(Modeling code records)

**********

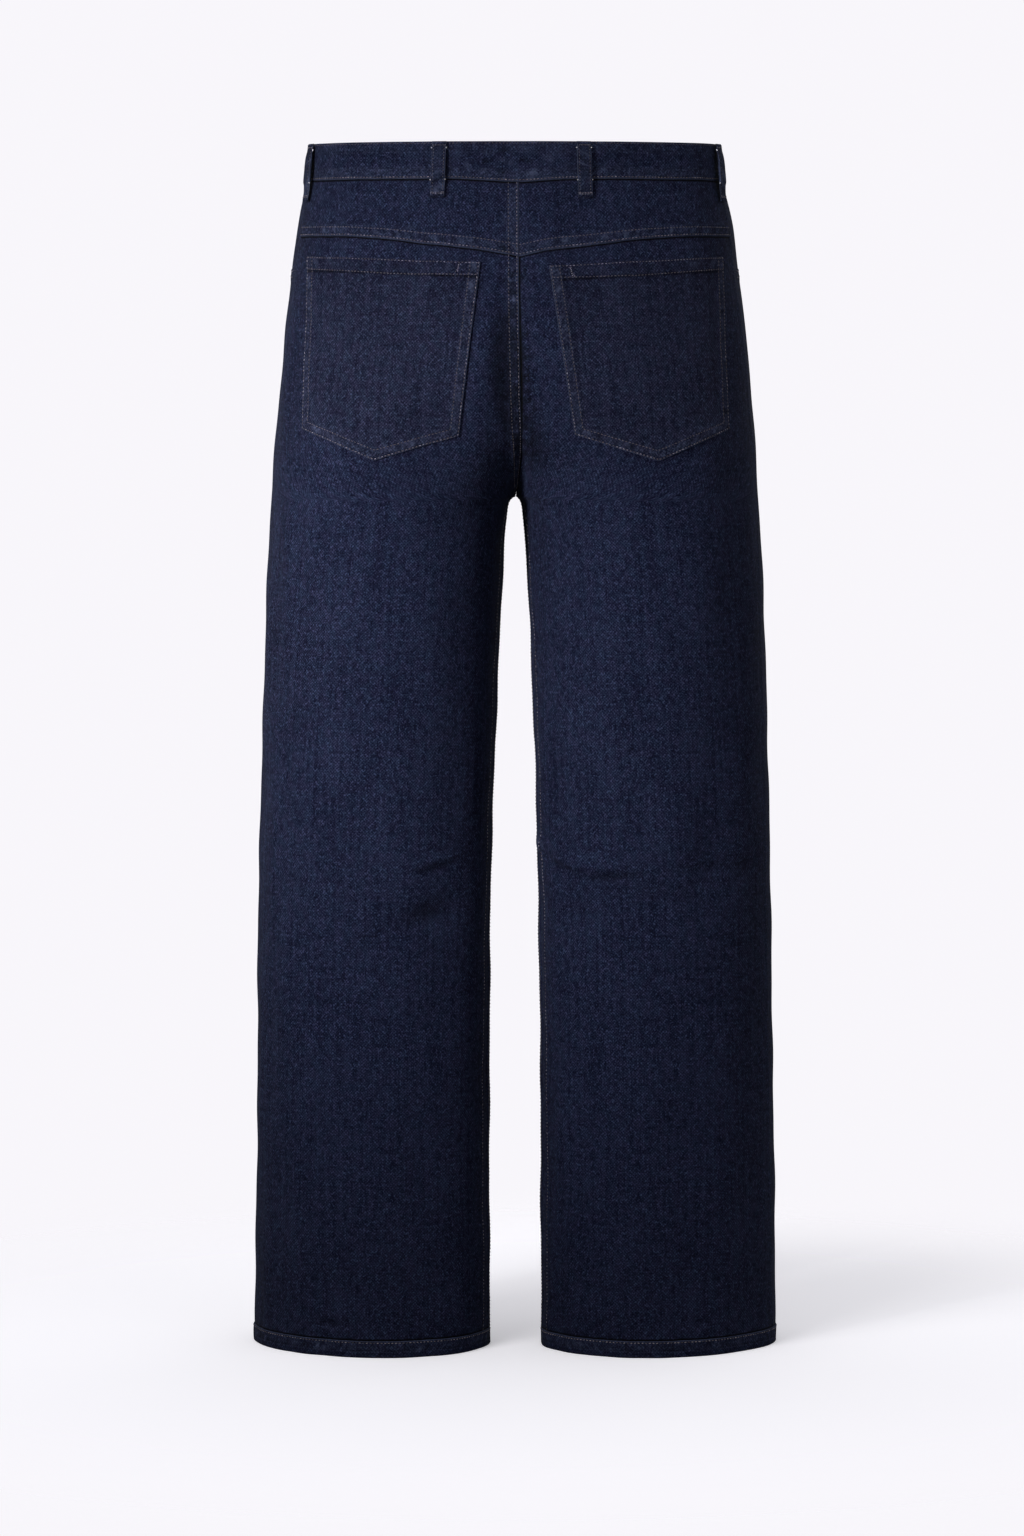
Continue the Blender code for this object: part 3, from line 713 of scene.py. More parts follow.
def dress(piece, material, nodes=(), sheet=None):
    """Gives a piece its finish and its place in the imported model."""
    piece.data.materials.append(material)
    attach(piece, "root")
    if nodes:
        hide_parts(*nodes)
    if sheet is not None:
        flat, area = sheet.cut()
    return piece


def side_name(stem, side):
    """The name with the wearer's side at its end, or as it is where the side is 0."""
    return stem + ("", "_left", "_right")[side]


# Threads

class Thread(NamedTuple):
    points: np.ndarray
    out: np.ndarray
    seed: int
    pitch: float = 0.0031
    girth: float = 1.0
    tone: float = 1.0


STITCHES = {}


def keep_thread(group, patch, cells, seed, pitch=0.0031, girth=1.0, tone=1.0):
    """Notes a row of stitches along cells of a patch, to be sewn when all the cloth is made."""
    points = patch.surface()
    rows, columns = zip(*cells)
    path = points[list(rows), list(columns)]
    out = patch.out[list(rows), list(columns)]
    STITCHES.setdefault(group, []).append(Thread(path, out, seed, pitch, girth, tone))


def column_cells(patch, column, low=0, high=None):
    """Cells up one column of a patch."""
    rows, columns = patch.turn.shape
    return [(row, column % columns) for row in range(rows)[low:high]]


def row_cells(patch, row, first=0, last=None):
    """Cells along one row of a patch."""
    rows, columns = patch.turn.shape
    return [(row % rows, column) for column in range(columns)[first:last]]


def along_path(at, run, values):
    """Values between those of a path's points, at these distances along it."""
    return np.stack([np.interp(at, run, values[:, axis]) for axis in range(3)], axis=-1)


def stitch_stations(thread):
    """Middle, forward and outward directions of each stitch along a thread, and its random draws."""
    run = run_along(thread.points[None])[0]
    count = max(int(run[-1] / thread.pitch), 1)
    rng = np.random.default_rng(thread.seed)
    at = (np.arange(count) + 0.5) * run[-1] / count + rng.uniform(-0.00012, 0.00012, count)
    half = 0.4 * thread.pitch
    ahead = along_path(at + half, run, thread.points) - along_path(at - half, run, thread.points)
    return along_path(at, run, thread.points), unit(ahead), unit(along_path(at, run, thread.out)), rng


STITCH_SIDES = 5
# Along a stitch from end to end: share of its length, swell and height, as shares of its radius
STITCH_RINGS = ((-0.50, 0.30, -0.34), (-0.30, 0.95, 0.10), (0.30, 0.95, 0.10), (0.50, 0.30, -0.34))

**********

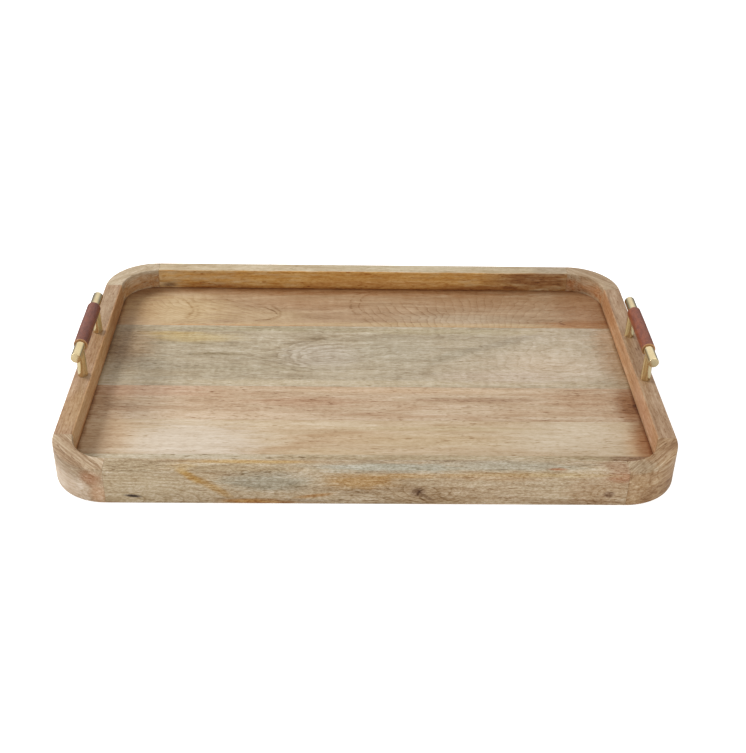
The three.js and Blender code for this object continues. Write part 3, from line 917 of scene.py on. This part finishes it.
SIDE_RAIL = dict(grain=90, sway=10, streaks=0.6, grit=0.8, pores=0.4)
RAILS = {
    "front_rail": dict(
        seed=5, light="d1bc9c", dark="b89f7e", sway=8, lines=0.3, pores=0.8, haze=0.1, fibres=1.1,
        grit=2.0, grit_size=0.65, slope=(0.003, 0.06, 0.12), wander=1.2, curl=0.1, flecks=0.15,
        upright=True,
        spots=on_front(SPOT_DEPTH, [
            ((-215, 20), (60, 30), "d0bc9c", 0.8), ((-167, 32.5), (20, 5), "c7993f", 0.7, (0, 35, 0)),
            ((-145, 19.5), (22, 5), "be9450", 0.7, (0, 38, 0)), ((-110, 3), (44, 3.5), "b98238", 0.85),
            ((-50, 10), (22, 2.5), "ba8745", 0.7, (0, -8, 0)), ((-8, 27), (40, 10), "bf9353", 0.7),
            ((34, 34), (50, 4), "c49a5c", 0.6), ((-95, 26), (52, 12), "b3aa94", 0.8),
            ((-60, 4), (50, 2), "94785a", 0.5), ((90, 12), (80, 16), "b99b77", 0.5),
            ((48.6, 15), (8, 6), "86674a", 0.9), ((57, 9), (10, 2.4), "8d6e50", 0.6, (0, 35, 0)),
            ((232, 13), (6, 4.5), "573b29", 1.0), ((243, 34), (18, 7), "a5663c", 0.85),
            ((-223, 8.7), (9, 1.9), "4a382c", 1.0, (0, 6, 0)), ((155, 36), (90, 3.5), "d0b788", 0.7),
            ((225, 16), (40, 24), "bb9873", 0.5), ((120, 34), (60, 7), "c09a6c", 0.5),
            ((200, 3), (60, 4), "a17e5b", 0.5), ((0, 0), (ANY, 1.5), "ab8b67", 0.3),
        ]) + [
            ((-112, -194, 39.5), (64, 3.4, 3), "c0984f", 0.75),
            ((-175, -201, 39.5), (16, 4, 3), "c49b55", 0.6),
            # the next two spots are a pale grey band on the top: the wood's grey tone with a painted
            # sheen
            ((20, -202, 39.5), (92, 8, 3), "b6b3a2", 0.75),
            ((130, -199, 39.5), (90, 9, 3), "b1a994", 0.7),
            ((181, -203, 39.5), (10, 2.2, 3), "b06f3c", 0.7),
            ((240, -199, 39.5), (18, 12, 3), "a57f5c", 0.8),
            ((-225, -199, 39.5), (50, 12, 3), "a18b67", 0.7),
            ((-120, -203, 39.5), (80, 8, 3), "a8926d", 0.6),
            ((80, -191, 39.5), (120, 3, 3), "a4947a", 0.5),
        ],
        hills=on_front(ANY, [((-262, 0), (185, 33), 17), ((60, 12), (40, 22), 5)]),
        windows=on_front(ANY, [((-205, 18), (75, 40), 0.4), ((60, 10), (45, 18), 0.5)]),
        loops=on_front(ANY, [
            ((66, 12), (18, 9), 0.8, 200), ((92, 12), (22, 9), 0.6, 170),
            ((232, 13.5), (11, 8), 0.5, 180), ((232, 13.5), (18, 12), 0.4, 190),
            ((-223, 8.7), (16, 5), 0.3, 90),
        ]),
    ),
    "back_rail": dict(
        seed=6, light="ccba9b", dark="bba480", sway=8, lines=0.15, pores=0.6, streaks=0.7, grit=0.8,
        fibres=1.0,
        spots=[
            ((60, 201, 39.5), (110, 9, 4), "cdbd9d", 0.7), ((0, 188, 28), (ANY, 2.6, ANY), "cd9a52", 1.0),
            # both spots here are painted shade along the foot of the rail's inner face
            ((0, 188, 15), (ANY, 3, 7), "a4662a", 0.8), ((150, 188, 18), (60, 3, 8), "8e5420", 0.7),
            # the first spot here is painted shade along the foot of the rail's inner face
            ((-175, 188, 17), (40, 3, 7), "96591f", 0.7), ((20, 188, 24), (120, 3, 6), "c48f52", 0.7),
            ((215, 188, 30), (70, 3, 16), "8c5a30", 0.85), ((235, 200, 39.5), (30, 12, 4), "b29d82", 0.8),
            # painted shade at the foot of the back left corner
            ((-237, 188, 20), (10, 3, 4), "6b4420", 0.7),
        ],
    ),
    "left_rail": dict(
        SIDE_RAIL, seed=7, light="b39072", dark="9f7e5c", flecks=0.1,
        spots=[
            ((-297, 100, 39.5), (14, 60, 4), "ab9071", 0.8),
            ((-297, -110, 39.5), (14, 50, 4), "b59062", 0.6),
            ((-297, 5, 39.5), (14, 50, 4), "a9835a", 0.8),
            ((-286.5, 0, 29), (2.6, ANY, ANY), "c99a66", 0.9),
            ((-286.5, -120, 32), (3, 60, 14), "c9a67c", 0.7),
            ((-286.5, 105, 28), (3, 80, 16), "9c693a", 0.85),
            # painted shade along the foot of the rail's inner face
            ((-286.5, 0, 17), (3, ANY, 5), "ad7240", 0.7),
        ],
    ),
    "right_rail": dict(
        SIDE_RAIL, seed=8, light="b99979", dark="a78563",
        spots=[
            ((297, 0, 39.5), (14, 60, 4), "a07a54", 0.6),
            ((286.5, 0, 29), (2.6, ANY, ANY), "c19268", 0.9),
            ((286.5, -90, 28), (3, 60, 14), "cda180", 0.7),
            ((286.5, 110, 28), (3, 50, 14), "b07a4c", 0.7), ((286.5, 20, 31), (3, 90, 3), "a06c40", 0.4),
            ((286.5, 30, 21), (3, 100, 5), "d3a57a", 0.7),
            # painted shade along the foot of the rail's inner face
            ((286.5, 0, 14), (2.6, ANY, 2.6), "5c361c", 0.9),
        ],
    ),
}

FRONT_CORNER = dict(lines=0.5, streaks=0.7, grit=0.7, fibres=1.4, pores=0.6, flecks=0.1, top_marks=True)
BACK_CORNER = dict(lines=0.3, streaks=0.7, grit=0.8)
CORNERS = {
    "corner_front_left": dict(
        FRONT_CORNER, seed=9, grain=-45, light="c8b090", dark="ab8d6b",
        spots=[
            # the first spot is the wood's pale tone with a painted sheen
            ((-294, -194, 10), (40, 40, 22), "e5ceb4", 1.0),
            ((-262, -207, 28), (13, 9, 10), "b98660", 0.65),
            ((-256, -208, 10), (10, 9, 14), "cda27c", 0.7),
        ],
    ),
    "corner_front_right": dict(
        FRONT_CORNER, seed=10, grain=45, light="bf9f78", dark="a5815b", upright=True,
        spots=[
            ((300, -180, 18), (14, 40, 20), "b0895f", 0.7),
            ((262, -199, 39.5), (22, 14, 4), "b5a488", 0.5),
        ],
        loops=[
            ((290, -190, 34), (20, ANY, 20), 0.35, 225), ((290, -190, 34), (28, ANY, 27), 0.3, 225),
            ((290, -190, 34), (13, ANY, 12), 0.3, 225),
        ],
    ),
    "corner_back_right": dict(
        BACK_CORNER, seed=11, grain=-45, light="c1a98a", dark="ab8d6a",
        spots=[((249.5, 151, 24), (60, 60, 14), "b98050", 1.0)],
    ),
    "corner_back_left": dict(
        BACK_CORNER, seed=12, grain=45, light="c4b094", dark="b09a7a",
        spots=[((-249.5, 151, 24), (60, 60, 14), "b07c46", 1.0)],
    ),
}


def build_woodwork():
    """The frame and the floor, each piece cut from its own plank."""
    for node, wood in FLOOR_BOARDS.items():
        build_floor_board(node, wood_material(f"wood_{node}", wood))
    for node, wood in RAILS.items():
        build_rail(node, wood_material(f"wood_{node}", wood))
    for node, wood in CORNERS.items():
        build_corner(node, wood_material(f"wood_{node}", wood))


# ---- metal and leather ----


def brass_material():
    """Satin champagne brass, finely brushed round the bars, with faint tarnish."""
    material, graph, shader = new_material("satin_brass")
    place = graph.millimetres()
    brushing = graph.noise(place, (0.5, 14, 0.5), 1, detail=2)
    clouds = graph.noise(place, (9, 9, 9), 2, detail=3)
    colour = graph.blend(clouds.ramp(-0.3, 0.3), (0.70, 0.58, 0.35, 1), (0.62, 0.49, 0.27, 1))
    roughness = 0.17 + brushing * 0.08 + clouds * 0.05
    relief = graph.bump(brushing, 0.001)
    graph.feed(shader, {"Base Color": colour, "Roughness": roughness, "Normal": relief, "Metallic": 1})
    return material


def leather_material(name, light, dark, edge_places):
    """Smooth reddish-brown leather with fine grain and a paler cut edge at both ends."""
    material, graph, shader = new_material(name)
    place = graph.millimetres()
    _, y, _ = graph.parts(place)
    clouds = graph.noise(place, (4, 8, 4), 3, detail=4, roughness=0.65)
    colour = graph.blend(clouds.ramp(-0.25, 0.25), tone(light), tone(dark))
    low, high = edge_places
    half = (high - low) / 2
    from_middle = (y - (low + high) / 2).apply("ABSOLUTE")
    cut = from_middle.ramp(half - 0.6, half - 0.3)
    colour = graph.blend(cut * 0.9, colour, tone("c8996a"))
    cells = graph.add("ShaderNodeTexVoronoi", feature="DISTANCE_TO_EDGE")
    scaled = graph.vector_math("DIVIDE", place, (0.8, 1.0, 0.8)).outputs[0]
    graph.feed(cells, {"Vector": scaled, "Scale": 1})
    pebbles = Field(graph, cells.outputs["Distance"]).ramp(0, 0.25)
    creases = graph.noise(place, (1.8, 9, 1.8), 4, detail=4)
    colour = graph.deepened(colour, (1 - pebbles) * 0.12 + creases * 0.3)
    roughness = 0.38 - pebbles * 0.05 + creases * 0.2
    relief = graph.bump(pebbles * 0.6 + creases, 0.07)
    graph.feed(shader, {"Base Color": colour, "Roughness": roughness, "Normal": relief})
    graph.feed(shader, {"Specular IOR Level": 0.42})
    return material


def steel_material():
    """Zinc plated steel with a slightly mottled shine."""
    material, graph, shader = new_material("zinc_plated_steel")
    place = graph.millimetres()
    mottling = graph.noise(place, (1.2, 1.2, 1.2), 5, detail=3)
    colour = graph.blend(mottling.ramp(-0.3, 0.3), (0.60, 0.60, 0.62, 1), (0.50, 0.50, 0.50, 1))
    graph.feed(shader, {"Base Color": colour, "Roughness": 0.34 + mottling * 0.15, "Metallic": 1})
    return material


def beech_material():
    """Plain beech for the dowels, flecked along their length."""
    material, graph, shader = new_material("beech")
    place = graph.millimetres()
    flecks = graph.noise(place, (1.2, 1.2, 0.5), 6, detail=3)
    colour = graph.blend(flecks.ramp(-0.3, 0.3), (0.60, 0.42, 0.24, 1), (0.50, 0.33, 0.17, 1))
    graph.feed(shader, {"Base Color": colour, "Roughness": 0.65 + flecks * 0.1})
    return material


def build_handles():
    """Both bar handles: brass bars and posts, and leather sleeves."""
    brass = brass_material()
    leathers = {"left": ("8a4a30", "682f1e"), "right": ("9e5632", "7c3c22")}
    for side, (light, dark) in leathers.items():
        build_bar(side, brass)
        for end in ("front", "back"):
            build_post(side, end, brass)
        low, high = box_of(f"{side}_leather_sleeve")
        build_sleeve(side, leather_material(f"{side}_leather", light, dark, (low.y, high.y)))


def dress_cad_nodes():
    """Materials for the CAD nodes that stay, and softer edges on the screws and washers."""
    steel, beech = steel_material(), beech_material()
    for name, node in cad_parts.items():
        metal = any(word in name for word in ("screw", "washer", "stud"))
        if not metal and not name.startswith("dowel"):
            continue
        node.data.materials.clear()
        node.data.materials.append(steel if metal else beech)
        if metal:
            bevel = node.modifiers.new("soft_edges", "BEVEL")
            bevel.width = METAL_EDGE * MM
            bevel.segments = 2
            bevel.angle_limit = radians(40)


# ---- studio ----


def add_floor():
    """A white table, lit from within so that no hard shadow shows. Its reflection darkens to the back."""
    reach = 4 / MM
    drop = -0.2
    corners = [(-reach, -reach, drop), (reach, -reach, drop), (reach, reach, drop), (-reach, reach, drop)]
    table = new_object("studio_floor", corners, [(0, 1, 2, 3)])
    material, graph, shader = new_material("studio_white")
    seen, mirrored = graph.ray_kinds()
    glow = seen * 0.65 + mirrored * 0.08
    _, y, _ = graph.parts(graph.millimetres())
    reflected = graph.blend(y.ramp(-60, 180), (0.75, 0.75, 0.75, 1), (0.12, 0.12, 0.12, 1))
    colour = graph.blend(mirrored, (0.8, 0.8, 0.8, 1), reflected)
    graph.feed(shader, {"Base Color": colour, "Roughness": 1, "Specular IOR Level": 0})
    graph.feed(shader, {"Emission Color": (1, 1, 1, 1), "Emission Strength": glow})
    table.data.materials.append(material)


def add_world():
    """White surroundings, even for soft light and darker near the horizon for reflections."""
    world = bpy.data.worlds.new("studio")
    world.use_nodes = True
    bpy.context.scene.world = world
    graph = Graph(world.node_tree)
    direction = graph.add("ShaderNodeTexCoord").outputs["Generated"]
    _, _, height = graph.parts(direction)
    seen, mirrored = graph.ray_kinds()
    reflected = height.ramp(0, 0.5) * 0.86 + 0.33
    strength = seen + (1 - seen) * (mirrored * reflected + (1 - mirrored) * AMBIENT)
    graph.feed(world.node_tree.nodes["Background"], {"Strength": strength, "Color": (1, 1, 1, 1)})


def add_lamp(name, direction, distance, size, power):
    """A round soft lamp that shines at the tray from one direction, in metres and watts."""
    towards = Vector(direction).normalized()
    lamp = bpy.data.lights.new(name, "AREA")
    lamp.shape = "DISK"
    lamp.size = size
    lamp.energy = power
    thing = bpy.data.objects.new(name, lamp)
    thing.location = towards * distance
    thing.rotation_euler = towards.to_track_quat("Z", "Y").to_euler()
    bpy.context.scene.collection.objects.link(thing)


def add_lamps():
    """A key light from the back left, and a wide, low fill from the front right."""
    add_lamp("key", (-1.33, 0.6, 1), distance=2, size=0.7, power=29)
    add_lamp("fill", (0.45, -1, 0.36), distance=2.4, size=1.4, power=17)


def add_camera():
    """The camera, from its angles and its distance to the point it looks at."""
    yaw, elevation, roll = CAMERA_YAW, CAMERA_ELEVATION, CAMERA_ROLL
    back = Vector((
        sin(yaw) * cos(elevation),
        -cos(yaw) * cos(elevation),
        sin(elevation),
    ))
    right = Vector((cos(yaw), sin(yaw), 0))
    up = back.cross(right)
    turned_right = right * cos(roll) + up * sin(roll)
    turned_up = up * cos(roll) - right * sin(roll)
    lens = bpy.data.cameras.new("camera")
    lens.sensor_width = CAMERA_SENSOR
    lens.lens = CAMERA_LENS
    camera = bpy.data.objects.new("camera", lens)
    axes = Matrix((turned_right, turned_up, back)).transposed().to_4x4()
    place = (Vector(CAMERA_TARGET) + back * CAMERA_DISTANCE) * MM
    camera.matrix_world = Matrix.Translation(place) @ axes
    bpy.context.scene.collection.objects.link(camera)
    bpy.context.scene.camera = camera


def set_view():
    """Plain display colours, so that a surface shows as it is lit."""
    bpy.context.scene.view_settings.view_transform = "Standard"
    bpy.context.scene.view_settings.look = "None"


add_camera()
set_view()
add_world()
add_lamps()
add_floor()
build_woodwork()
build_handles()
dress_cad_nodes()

**********

> _Task_: Exactly those lines that run from the line with "Continue the Blender" through the line with "return [(row, column" are to be reproduced; both end lines belong to the range.

> _Task result_:
Continue the Blender code for this object: part 3, from line 713 of scene.py. More parts follow.
def dress(piece, material, nodes=(), sheet=None):
    """Gives a piece its finish and its place in the imported model."""
    piece.data.materials.append(material)
    attach(piece, "root")
    if nodes:
        hide_parts(*nodes)
    if sheet is not None:
        flat, area = sheet.cut()
    return piece


def side_name(stem, side):
    """The name with the wearer's side at its end, or as it is where the side is 0."""
    return stem + ("", "_left", "_right")[side]


# Threads

class Thread(NamedTuple):
    points: np.ndarray
    out: np.ndarray
    seed: int
    pitch: float = 0.0031
    girth: float = 1.0
    tone: float = 1.0


STITCHES = {}


def keep_thread(group, patch, cells, seed, pitch=0.0031, girth=1.0, tone=1.0):
    """Notes a row of stitches along cells of a patch, to be sewn when all the cloth is made."""
    points = patch.surface()
    rows, columns = zip(*cells)
    path = points[list(rows), list(columns)]
    out = patch.out[list(rows), list(columns)]
    STITCHES.setdefault(group, []).append(Thread(path, out, seed, pitch, girth, tone))


def column_cells(patch, column, low=0, high=None):
    """Cells up one column of a patch."""
    rows, columns = patch.turn.shape
    return [(row, column % columns) for row in range(rows)[low:high]]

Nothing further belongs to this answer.